To make the dot character match everything including a newline, use the `re.DOTALL` argument in the `re.compile()` function.l

In [41]:
noNewlineRegex = re.compile(r'.*')
noNewlineRegex.search('Serve the public trust.\nProtect the innocent.\nUphold the law.').group()

'Serve the public trust.'

In [42]:
newlineRegex = re.compile(r'.*', re.DOTALL)
newlineRegex.search('Serve the public trust.\nProtect the innocent.\nUphold the law.').group()

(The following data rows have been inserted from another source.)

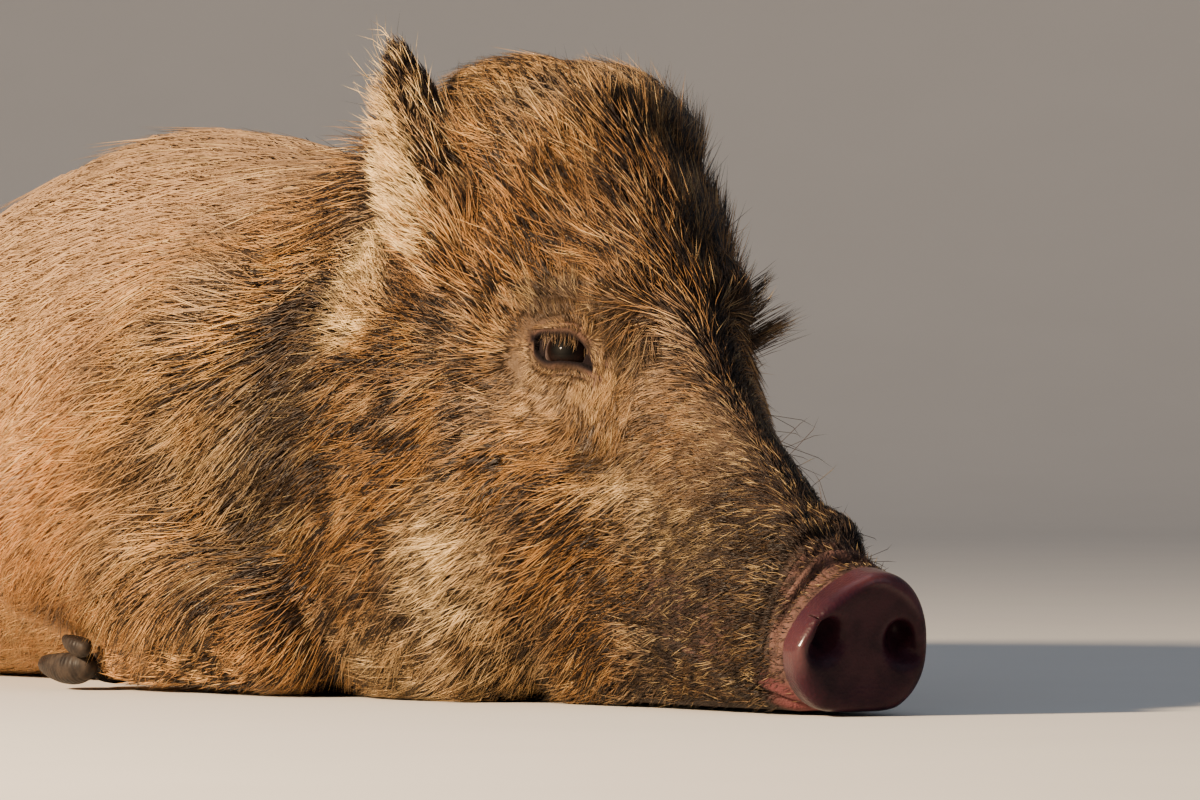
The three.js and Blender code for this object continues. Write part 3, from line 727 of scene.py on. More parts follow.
def markings(p):
    """Where the coat is pale, dark or rusty, from nought to one, at points of the trunk's frame. Part of the dark is
    painted shade: in the crease of the brow, the hollow before the cheekbone, the fold of the neck and along the ears'
    inner edges.
    """
    q, side = mirrored(to_head(p)), mirrored(p)
    (u, v, w), (x, y, z) = q, side
    on_head = smooth(-150, -95, u)

    cheek = np.sqrt(((u - 25) / 30) ** 2 + ((w - 64 + 0.3 * (u - 25)) / 42) ** 2)
    round_eye = np.sqrt(((u - 62) / 1.4) ** 2 + (v - 52) ** 2 + (w - 152) ** 2)
    pale = [
        0.85 * (smooth(1.35, 0.2, cheek) * smooth(30, 55, v)),
        0.6 * stroke(q, 28, 3, (92, 46, 106), (160, 38, 74)),  # the band along the muzzle
        0.22 * smooth(238, 272, w) * on_head,
        stroke(q, 26, 9, (-76, 84, 204), (-70, 92, 178)),  # behind the ear
        0.35 * smooth(46, 8, round_eye),
        0.5 * smooth(60, 20, w) * smooth(-80, -20, u) * smooth(90, 40, u),  # jaw
        0.3 * smooth(-60, -110, u) * smooth(215, 150, w) * smooth(-260, -150, x),  # neck
        0.35 * smooth(-200, -320, x) * smooth(240, 170, z),  # flank
    ]
    bridge = smooth(30, 8, v + 0.25 * np.abs(w - 120)) * smooth(70, 120, u)
    crown = 0.45 * smooth(60, 10, v) * smooth(150, 200, w) * smooth(300, 255, w)
    nape = np.sqrt((x + 262) ** 2 + (y - 12) ** 2 + (0.6 * (z - 268)) ** 2)
    dark = [
        0.7 * bridge * on_head,
        stroke(q, 13, 4, (27, 52, 183), (50, 43, 186), (76, 30, 168)),  # painted shade in the crease of the brow
        0.85 * stroke(q, 17, 6, (158, 14, 112), (182, 8, 98)),  # mud on the snout
        0.6 * stroke(q, 30, 8, (84, 50, 126), (108, 46, 120)),  # painted shade in the hollow before the cheekbone
        0.85 * stroke(q, 36, 8, (-104, 108, 168), (-84, 116, 104), (-110, 130, 50)),  # painted shade in the fold of the neck
        crown * on_head,
        0.55 * smooth(56, 16, nape),
        0.4 * smooth(236, 262, z) * smooth(-140, -220, x),  # ridge of the back
        0.85 * smooth(92, 150, u) + 0.3 * smooth(60, 90, w) * smooth(150, 190, u),  # snout
    ]
    forehead = smooth(160, 205, w) * smooth(-90, -30, u) * smooth(80, 50, u) * smooth(276, 240, w)
    shoulder = smooth(235, 110, z) * smooth(-150, -240, x)
    rusty = [0.5 * forehead * on_head, 0.9 * shoulder, stroke(side, 60, 25, KNEE, FORE_FETLOCK)]

    pale, dark, rusty = (np.maximum.reduce(parts) for parts in (pale, dark, rusty))
    inner_ear, outer_ear = ear_marks(to_head(p))
    dark = np.maximum(dark * (1 - outer_ear), inner_ear)
    return np.maximum(pale, outer_ear) * (1 - inner_ear), dark, rusty


def faded_places(p):
    """Where the coat goes over to grey: the far back, round the eye and the slope in front of it."""
    q = mirrored(to_head(p))
    u, v, w = q
    round_eye = smooth(56, 18, np.sqrt(((u - 60) / 1.3) ** 2 + (v - 50) ** 2 + (w - 154) ** 2))
    slope = stroke(q, 36, 12, (84, 36, 146), (136, 24, 112))
    return np.maximum(smooth(-140, -300, p[0]), 0.24 * np.maximum(round_eye, slope))


def open_gap(s, t, out):
    """The gap to the slit between the lids, and far from the eye or behind it a number past all uses."""
    return np.where((out > -6) & (np.hypot(s, t) < LID_REACH), lid_gap(s, t), 40)


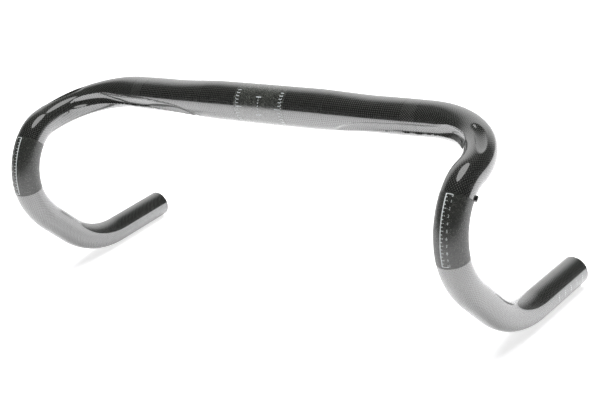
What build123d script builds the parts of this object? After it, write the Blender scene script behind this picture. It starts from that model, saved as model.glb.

'Serve the public trust.\nProtect the innocent.\nUphold the law.'

## Case-Insensitive Matching
Use the `re.IGNORECASE` or `re.I` argument to `re.compile()` to make a match regardless of case.

In [43]:
robocop = re.compile(r'robocop', re.I)
robocop.search('RoboCop is part man, part machine, all cop.').group()

'RoboCop'

In [44]:
robocop.search('ROBOCOP protects the innocent.').group()

'ROBOCOP'

In [45]:
robocop.search("What's up with all this talk about robocop?").group()

'robocop'

## Substituting String with the `sub()` Method

In [46]:
namesRegex = re.compile(r'Agent \w+')
namesRegex.sub('CENSORED', 'Agent Alice gave the secret documents to Agent Bob.')

'CENSORED gave the secret documents to CENSORED.'

In [51]:
agentNamesRegex = re.compile(r'Agent (\w)\w*')
agentNamesRegex.sub(r'\1****', 'Agent Alice told Agent Carol that Agent Eve knew Agent Bob was a double agent.')

'A**** told C**** that E**** knew B**** was a double agent.'